If any one were to ask me which was the most beautiful church in Rome I should temporize, and perhaps I should end by saying that there was none. Ecclesiastical Rome seems to have inherited the instinct of imperial Rome for ugliness; only, where imperial Rome used the instinct collectively, ecclesiastical Rome has used it distributively in the innumerable churches, each less lovely than the other. This position will do to hedge from; it is a bold outpost from which I may be driven in, especially by travellers who have seen the churches I did not see. I took my chances, they theirs; for nobody can singly see all the churches in Rome; that would need a syndicate.
If imperial Rome was beautiful in detail because it had the Greeks to imagine the things it so hideously grouped, ecclesiastical Rome may be unbeautiful in detail because it had not the Goths to realize the beauty of its religious aspiration—that is, if it was the Goths who invented Gothic architecture; I do not suppose it was. Anyway, there is said to be but one Gothic church in Rome, and this I did not visit, perhaps because I felt that I must inure myself to the prevalent baroque, or perhaps from mere perversity. I can merely say in self-defence that, on the outside, Santa Maria sopra Minerva no more promised an inner beauty than Il Gesu, which is the most baroque church in Rome, without the power of coming together for a unity of effect which baroque churches sometimes have. It is a tumult of virtuosity in painting, in sculpture, in architecture. Statues sprawl into frescoed figures at points in the roof, and frescoed figures emerge in marble at others. Marvels of riches are lavished upon chapels and altars, which again are so burdened with bronze gilded or silver plated, and precious stones wrought and unwrought, that the soul, or if not the soul the taste, shrinks dismayed from them. Execution in default of inspiration has had its way to the last excess; there is nothing that it has not done to show what it can do; and all that it has done is a triumph of misguided skill and power.

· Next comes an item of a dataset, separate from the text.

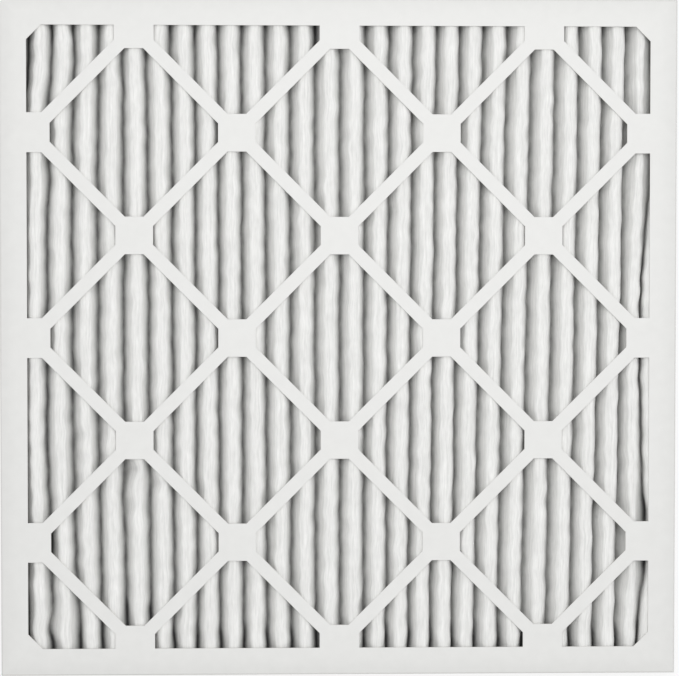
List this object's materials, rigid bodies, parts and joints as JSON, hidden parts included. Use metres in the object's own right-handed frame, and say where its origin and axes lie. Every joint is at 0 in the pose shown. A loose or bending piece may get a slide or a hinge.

But it would be a mistake for the spectator to imagine that anything has been done from the spirit in which he receives it; everything is the expression of devoted faith in the forms that the art of the time offered.
In the monstrous marble tableau, say, of “Religion Triumphing Over Heresy,” he may be very sure that the artist was not winking an ironical eye where he made Faith spurning Schism with her foot look very much like a lady of imperfect breeding who has lost her temper; he was most devoutly in earnest, or at least those were so, both cleric and laic, for whom he wrought his prodigy. We others, pagans or Protestants, had better understand that the children of the Church, and especially the poor children, were serious through all the shows that seem to us preposterous; they had not renounced something for nothing; if they bowed that very fallible thing, Reason, to Dogma, they got faith for their reward and could gladly accept whatever symbol of it was offered them.
No matter how baroque any church was, it could express something of this sincerity, and in their way the worshippers seemed always simply at home in it. In San Lorenzo in Lucina, where I went to see the truly sublime “Crucifixion” by Guido (there is also a bar of St. Lawrence's gridiron to be seen, but I did not know it at the time) I liked the unconsciousness of the girl kneeling before the high altar and provisionally gossiping with the young sacristan before she began her devotions. She gave her mind to them when he asked me if I wished to see the Guido, for I could see her lips moving while she shared my veneration of that most affecting masterpiece; the more genuinely affecting because it expresses the rapture and not the anguish of the Passion. I have no doubt she was grateful when the sacristan proposed my having the electric light turned on it, and when, though that I knew it would cost me something more, I assented.
They have the electric light now in all the holy places, and notably in the dungeon where St. Peter was imprisoned, and where the custodian was so proud of it, as the latest improvement, and as far more satisfactory than candles. The shrine of the miraculous Bambino in the Church of Ara Coeli is also lighted by electricity, which spares no detail of the child's apparel and appearance. To other eyes than those of faith it has the effect of a life-size but not life-like doll, piously bedizened and jewelled over, but rather ill-humored looking, or, if not that, proud looking or severe looking. To the eyes in which its sickbed visits have dried the tears it must wear an aspect of heavenly pity and beauty; and I am very willing to believe that these are the eyes which see it aright. As it was, and taking it literally, it seemed far less mechanical and unfeeling than the monk who pulled it out and pushed it back on its wheeled platform. But he must get tired of showing it to the unbelievers who come out of curiosity, and very likely I should, if I were in his place, as nonchalantly wipe across the glass front of the shrine the card with the Bambino's legend printed in various languages on it, which you may then buy with the blessing from the glass for whatever you choose to give.
Where art and antiquity are so abundant as in Rome, the Bambino incident is probably what the reader, when he has visited the Church of Ara Coeli will chiefly remember, and I will not pretend to be any better than the reader, though I will say that I have a persistent sense of something important about the roof; and there are the Pinturrichio frescos, which an old Sienese like me must have the taste for. The not easily praiseful Hare says it is “one of the most interesting of Christian churches,” and without allowing that there are any other sorts of churches I may allow that this is one of the least unlovely in Rome. Trinita de' Monti seemed to be another, but only, I dare say, subjectively, because of the exquisite pleasure we had one afternoon in March when we went into it for the nuns' singing of the Benediction. That, we had been told, was something which no one coming to Rome should miss; and we were so anxious not to miss it that on our way to the Pincian Hill we stopped at the foot of the church-steps, and reassured ourselves of the hour through the kindness of an English-speaking nurse-maid at the bottom and of a gentle nun at the top, who both told us the hour would be exactly five.